Acme Hub also surveyed their data producers and found producers would spend an estimated $325,000 to get similar levels of service as Acme Hub. Data users estimated that before Acme Hub began operating they spent $750,000 discovering, accessing, and making data usable.

 

Identify the benefits

The surveys of Acme Hub producers and users revealed a number of benefits that amounted to approximately $1.605M in hub value (Table 2).

Table 2: Benefits listed by survey respondents and categorized by impact, time, and who.

(3) Calculate the return on investment

Survey results by producers, hubs, and users revealed the following benefits.

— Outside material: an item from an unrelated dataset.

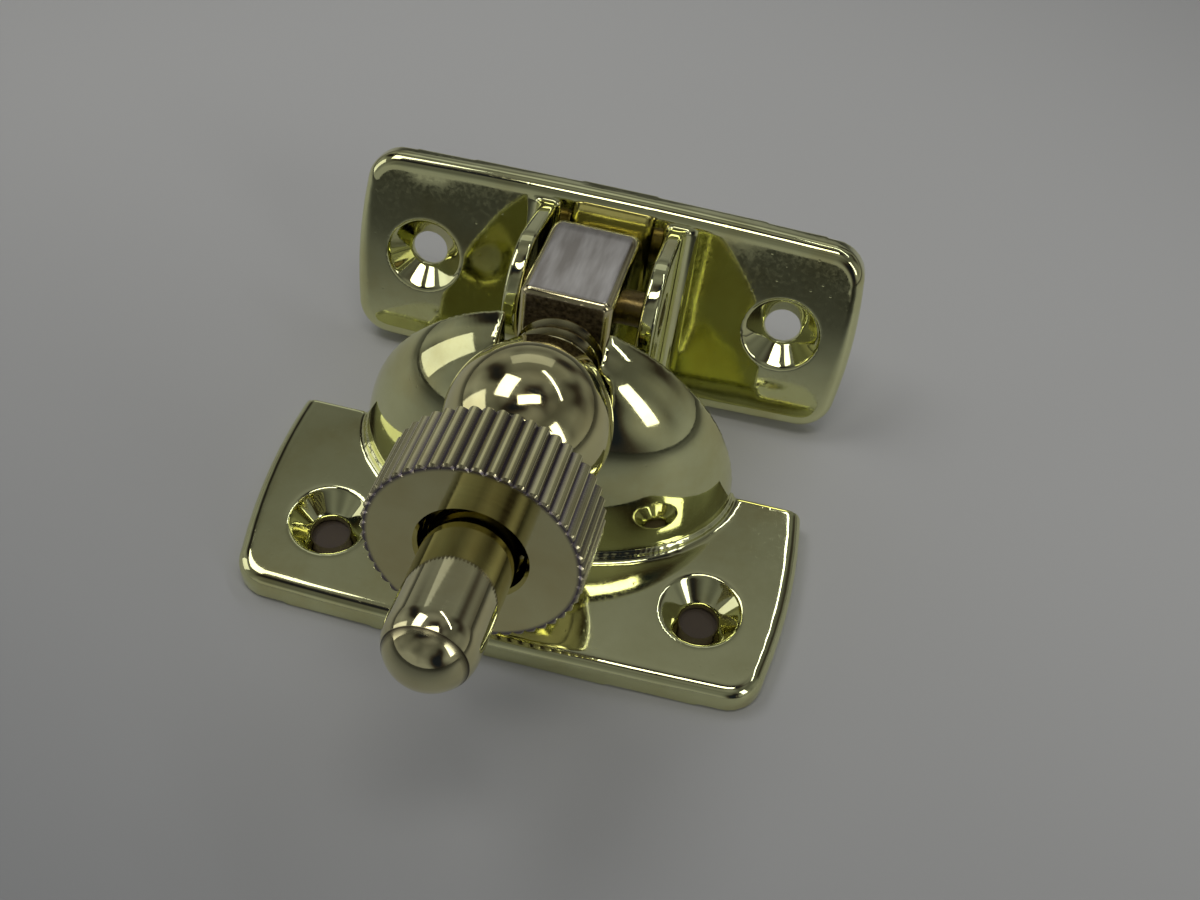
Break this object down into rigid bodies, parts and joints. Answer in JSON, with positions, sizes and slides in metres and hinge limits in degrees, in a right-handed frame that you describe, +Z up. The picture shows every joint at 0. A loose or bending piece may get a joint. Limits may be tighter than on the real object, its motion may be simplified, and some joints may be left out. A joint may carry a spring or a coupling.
{
  "type": "sash window fastener",
  "caption": "Polished brass sash fastener: a keeper plate with a slotted dome, and a hinged bracket whose screwed arm and ball-nosed thumb nut pull the sashes together.",
  "frame": {"origin": "middle of the keeper's flat underside, which lies on the sash or the table", "axes": "+Z up off the keeper's underside; +Y from the keeper towards the hinged bracket, across the meeting rails; +X along the plates' length"},
  "size_m": [0.0623, 0.0712, 0.0379],
  "materials": {
    "plate_brass": "polished",
    "pin_brass": "satin",
    "block_brass": "satin",
    "stem_brass": "polished",
    "nut_brass": "polished"
  },
  "bodies": {
    "keeper": {"keeper": "plate_brass"},
    "bracket": {"pivot_bracket": "plate_brass", "pivot_pin": "pin_brass"},
    "arm": {"swivel_block": "block_brass", "threaded_stem": "stem_brass"},
    "nut_nose": {"ball_end": "nut_brass"},
    "nut_wheel": {"thumb_wheel": "nut_brass"}
  },
  "joints": [
    {"name": "lift_off", "type": "slide", "parent": "keeper", "child": "bracket", "axis": [0, 0, 1], "range_m": [0, 0.045]},
    {"name": "arm_pivot", "type": "hinge", "parent": "bracket", "child": "arm", "pos_m": [0.0006, 0.02334, 0.01958], "axis": [-1, 0, 0], "range_deg": [0, 100]},
    {"name": "nut_travel", "type": "slide", "parent": "arm", "child": "nut_nose", "axis": [-0.02, -0.9826, 0.1849], "range_m": [0, 0.013]},
    {"name": "wheel_spin", "type": "hinge", "parent": "nut_nose", "child": "nut_wheel", "pos_m": [0.0006, 0.02334, 0.01958], "axis": [-0.02, -0.9826, 0.1849], "range_deg": [0, 2880]}
  ],
  "couplings": [
    {"joint": "nut_travel", "follows": "wheel_spin", "m_per_rad": 0.00025266}
  ]
}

  • Data Producers had an estimated savings of $155,000 by hosting data on the hub, rather than their own servers. This results in cost savings of 48%, saving $2.10 for every $1 spent prior to Acme Hub.
  • Data Hub had efficiency savings of $375,000. If we instead look at in internal benefits. Looking at internal cost and benefits, the hub’s ROI is 0.30 ($375,000/$1.25M). If we instead look at the benefit-to-cost ratio to account for internal and external benefits, the hub provides a $1.25 benefit for every $1 spent ($1.61M/$1.25M).
  • Data Users stated they were willing to pay between $500 and $10,000 ($4,000 median) annually to access data, amounting to $240,000 for the 60 subscribed users. In addition, data users reported $850,000 in benefits from economic growth and use case impacts. In terms of improved efficiencies, data users spent 40% less time searching for data, saving $2.50 in efficiencies for every $1 spent prior to Acme Hub.

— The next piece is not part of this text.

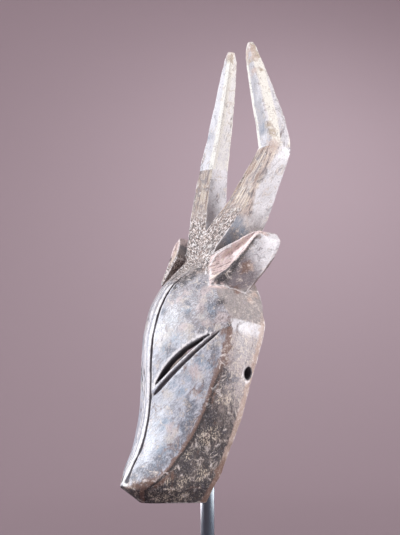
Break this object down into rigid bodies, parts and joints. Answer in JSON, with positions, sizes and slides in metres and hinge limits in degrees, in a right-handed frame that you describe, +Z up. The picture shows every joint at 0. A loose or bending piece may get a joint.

As illustrated, ROI may not be a good metric for hubs since many benefits accrue external to the hub. For example, both data producers and users experienced savings by using Acme Hub, but that does not necessarily translate into their WTP for the hub.

 

Final thoughts

The KRDS method is as much a planning tool as an economic valuation tool. The method allows for a range of effort from cursory to in-depth valuation. The more in-depth version looks to understand impact to internal and external producers, hubs, and users to understand the value of the hub, as well as where efficiencies have been gained and can be improved upon.